Year 1531 (MDXXXI) was a common year starting on Sunday (link will display the full calendar) of the Julian calendar.

Events 

 January–June 
 January 26 – Lisbon, Portugal is hit by an earthquake, in which thousands die.
 February 27 – Lutheran princes in the Holy Roman Empire form an alliance known as the Schmalkaldic League.
 February or March – Battle of Antukyah: Ahmad ibn Ibrahim al-Ghazi of the Adal Sultanate defeats the Ethiopian army.
 April – Battle of Puná: Francisco Pizarro defeats the island's native inhabitants.
 April 12 – Askiya Musa is assassinated by his brothers in Songhai; Askia Mohammad Benkan is enthroned the same day.
 April 16 – The city of Puebla, Mexico, is founded.
 May – The third Dalecarlian rebellion in Sweden appears to be over, when the king accepts an offer made by the rebels, but violence flares up again the following year. 
 June 24 – The city of San Juan del Río, Mexico, is founded.

 July–December 
 July 25 – The city of Santiago de Querétaro, Mexico is founded.
 August 22 – Battle of Obertyn: The Moldavians are defeated by Polish forces under Jan Tarnowski, allowing the Poles to recapture Pokucie.
 August 26 – Comet Halley achieves its perihelion.
 October 11 – Battle of Kappel: The forces of Zürich are defeated by the Catholic cantons.

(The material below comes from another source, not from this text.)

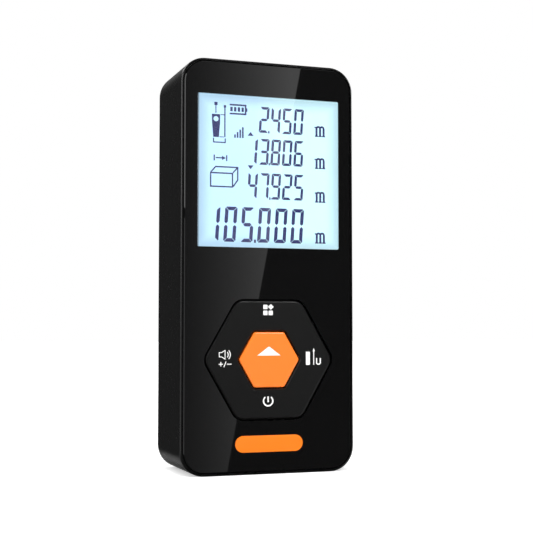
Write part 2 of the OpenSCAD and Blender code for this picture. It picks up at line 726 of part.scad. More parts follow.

Huldrych Zwingli, the Swiss religious reformer, is killed.
 October 28 – Battle of Amba Sel: Imam Ahmad ibn Ibrahim al-Ghazi again defeats the army of Dawit II, Emperor of Ethiopia. The southern part of Ethiopia thus falls under Imam Ahmad's control.
 November – Christian II`s invasion force arrives in Oslo.
 December 9 – The Virgin of Guadalupe first appears to Juan Diego at Tepeyac, Mexico City.
 December 12 – Mary, mother of Jesus, in the guise of Our Lady of Guadalupe, appears imprinted on the tilmàtli of Juan Diego Cuauhtlatoatzin, an Aztec convert to Catholicism, in Tepeyac near Mexico City.

 Date unknown 
 Andrea Alciato publishes the first part of his Emblemata.
 Conquistador Francisco de Montejo claims Chichen Itza as capital of Spanish-ruled Yucatán.
 The University of Sarajevo is founded by Gazi Husrev-beg.
 Kõpu Lighthouse is completed.
 An enormous drought in Henan province, China, coupled with a gigantic swarm of locusts in the summer, forces many in destitute agricultural communities to turn to cannibalism instead of dying by starvation.
 Charles V, Holy Roman Emperor abolishes the worst abuses of the encomienda system, by pressure of Bartolomé de las Casas.
 A witch-hunt is conducted in the town of Schiltach, Germany.

Births 

 January 26 – Jens Bille, Danish son of Claus Bille and Lisbeth Ulfstand (d. 1575)
 April 6 – Wolfgang, Duke of Brunswick-Grubenhagen (d. 1595)
 May 15 – Maria of Austria, Duchess of Jülich-Cleves-Berg, daughter of Emperor Ferdinand I (d. 1581)
 May 20 – Viceroy Thado Minsaw of Ava (d. 1584)
 June 1 – János Zsámboky, Hungarian scholar (d. 1584)
 July 17 – Antoine de Créqui Canaples, French Catholic cardinal (d. 1574)
 July 22 – Leonhard Thurneysser, German scholar and quack at the court of John George, Elector of Brandenburg (d. 1595)
 September 2 – Francesco Cattani da Diacceto, Bishop of Fiesole (d. 1595)
 September 4 – Hans Fugger, German businessman (d. 1598)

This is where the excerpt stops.